Uma reunião bilateral que era para ter durado 15 minutos e durou 50, seguida de uma reunião de trabalho conjunta que também excedeu o tempo previsto, deixando os mais de 40 jornalistas que cobriam a ocasião esperando ao relento de uma tarde que já aos poucos foi se fazendo fria. O clima era parecido no interior da Casa Branca, já não tão ensolarado como nos primeiros anúncios da visita em que as duas maiores democracias do mundo, em termos de população, renovaram seus votos de lutar juntas contra os mais importantes ataques sofridos ultimamente: invasão do Capitólio e vandalização dos prédios institucionais em Brasília.
Um sorriso amarelo, que fez com o presidente Lula confirmasse a participação dos Estados Unidos no Fundo Amazônia na coletiva após a conversa que selou a negociação. “O que posso dizer é que ele [Biden] vai participar do Fundo Amazônico”, disse o petista, sem especificar o valor que acabou ficando bem abaixo do esperado, mas que foi tomado como um acesso de parceria na luta para que os países desenvolvidos também contribuam com o fundo.
O presidente brasileiro pediu ainda para que os países ricos ajudem aqueles “países que têm floresta”, como os demais latino-americanos possuidores de território amazônico, possam trabalhar no combate ao desmatamento. Lula reiterou seu objetivo de chegar a 2030 com desmatamento zero na Amazônia.
Ricardo Stuckert/PR
Lula visitou Washington neste final de semana e se encontrou com Joe Biden na Casa Branca
Além dos U$50 milhões destinados ao fundo, do qual Alemanha e Noruega fazem parte com doações muito mais generosas, mas que foram feridas desde seu congelamento durante a gestão Bolsonaro, o Brasil espera com ansiedade outro gesto surja da visita do enviado especial para o clima do presidente Biden a acontecer no final deste mês.
Falando de outros membros do governo que já tentaram ocupar a ala oeste da Casa Branca, o senador democrata Bernie Sanders fez uma demorada visita a Lula na residência diplomática conhecida como Blair House. Acompanhado por outros legisladores progressistas, como Alexandria Ocasio-Cortez, Sanders aproveitou o encontro para reforçar seus laços com este bastião da esquerda democrática como Lula é considerado pelos liberais do norte.
Na saída da Blair House, Sanders, além de ter que pedir silêncio a manifestantes bolsonaristas para poder falar aos jornalistas, pediu também que não só Brasil e Estados Unidos sigam lutando por mais justiça social, combatendo o discurso de ódio e defendendo a democracia, mas que isso possa ser uma tarefa de todo o mundo.
“O presidente e eu falamos sobre a necessidade de fortalecer os fundamentos democráticos não apenas no Brasil, não apenas nos Estados Unidos, mas ao longo de todo o mundo porque há uma ameaça massiva de extrema direita autoritária como [Donald] Trump ou Bolsonaro que tentam minar a democracia.
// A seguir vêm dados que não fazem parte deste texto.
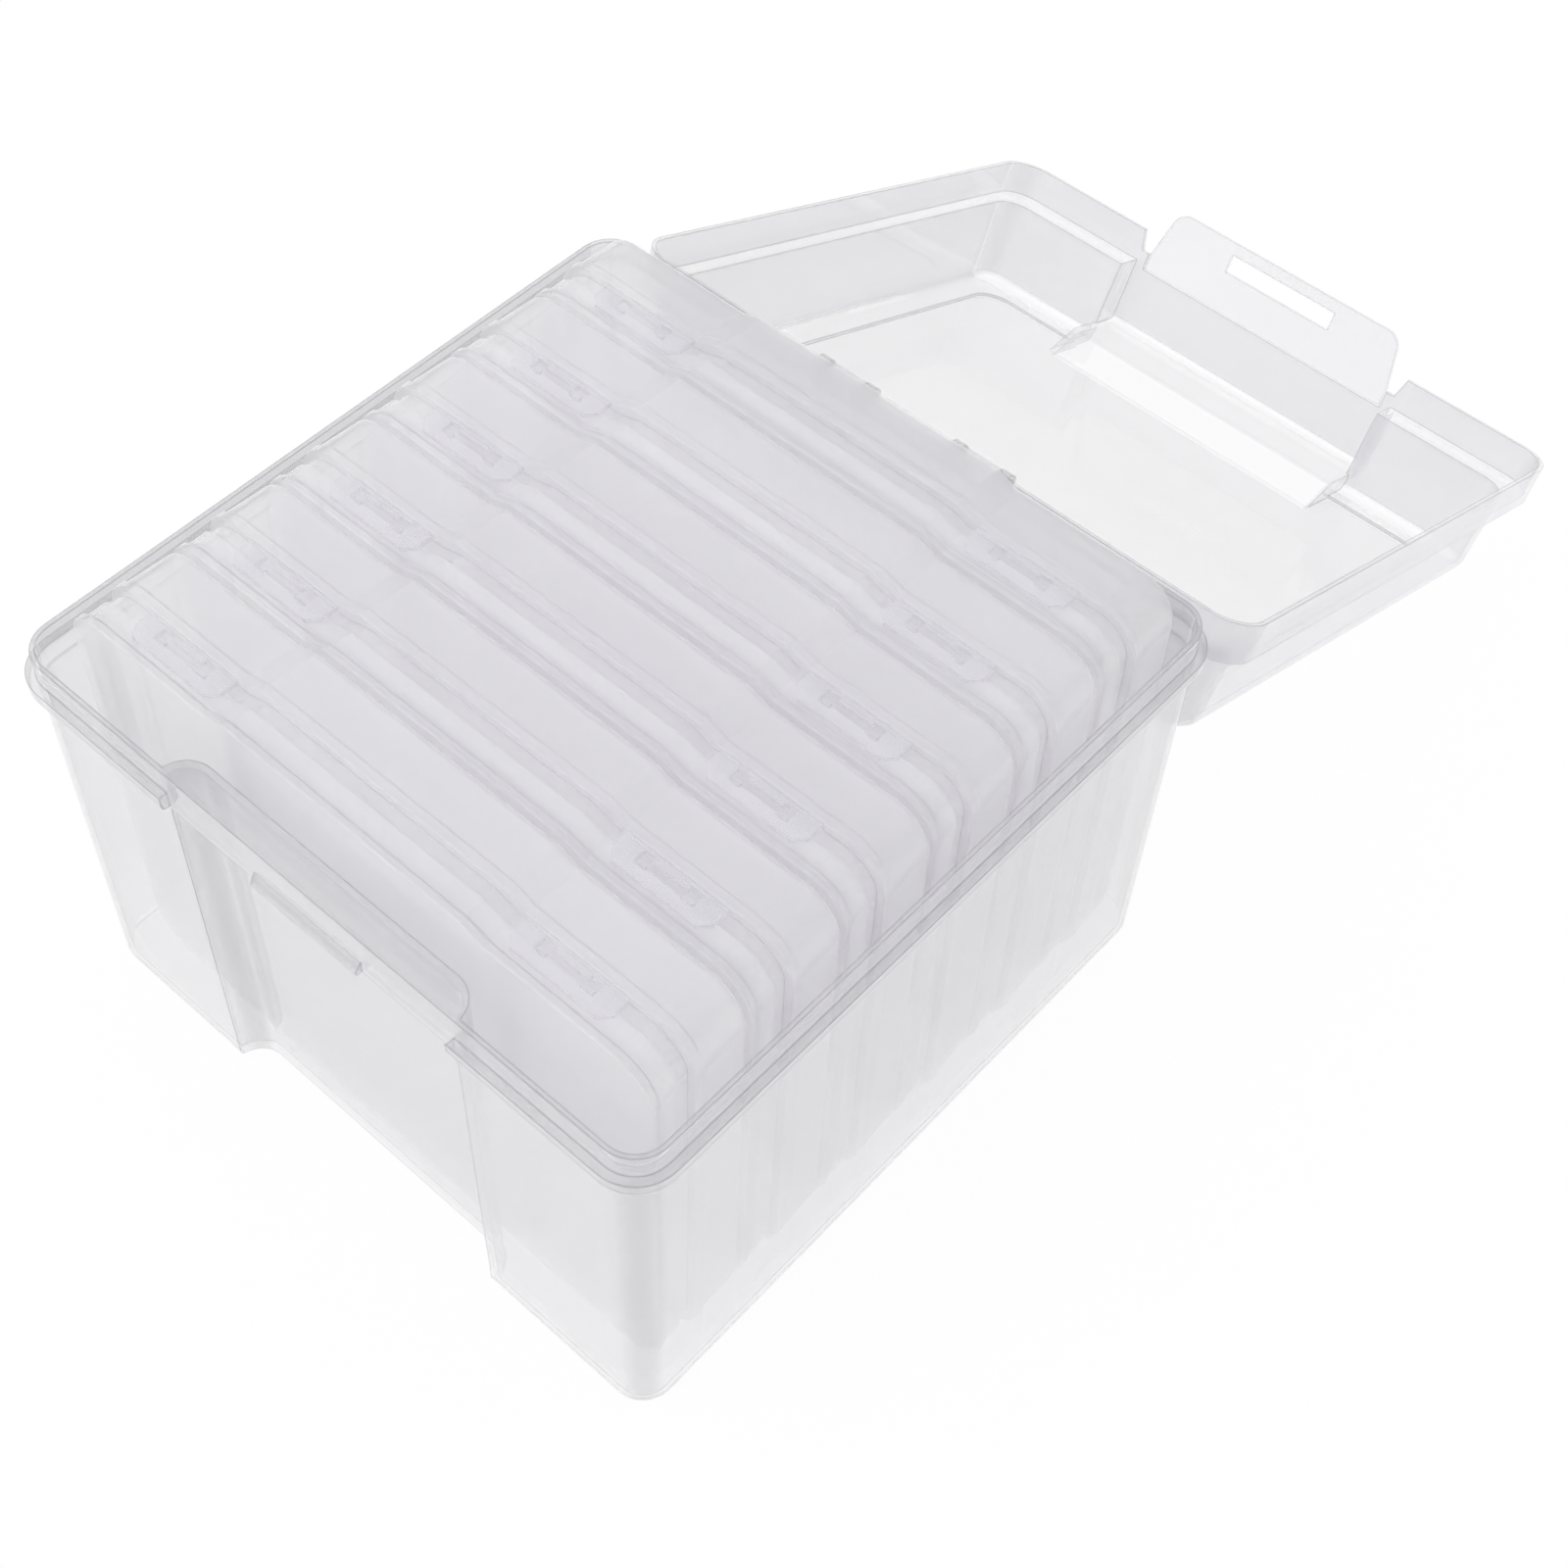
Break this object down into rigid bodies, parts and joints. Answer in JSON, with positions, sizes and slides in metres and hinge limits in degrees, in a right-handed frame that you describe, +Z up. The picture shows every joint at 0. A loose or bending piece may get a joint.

E o nosso trabalho é fortalecer a democracia no Brasil, fortalecer a democracia nos Estados Unidos e em todo mundo”, disse o Senador.
Como não poderia deixar de ser, no menu do dia também esteve a postura do Brasil com relação à Ucrânia, que, seguiu reiterando que advoga pela paz, Lula até propôs a criação de um clube da paz, formado por países como Brasil, China e Índia, para negociar o fim do conflito em Kiev, e da negação em colaborar com munição e armamento.
Mas, não teve jeito, e o governo brasileiro acabou cedendo à pressão norte-americana e tomando um tom alguns decibéis acima em sua postura com relação à ofensiva russa.
A relação diplomática entre Estados Unidos e Brasil completa 200 anos em 2024, ano eleitoral para os norte-americanos e parece não haver um presente mais almejado por ambos para coroar a data do que a possibilidade de que este pleito ocorra sob a mais amena tranquilidade.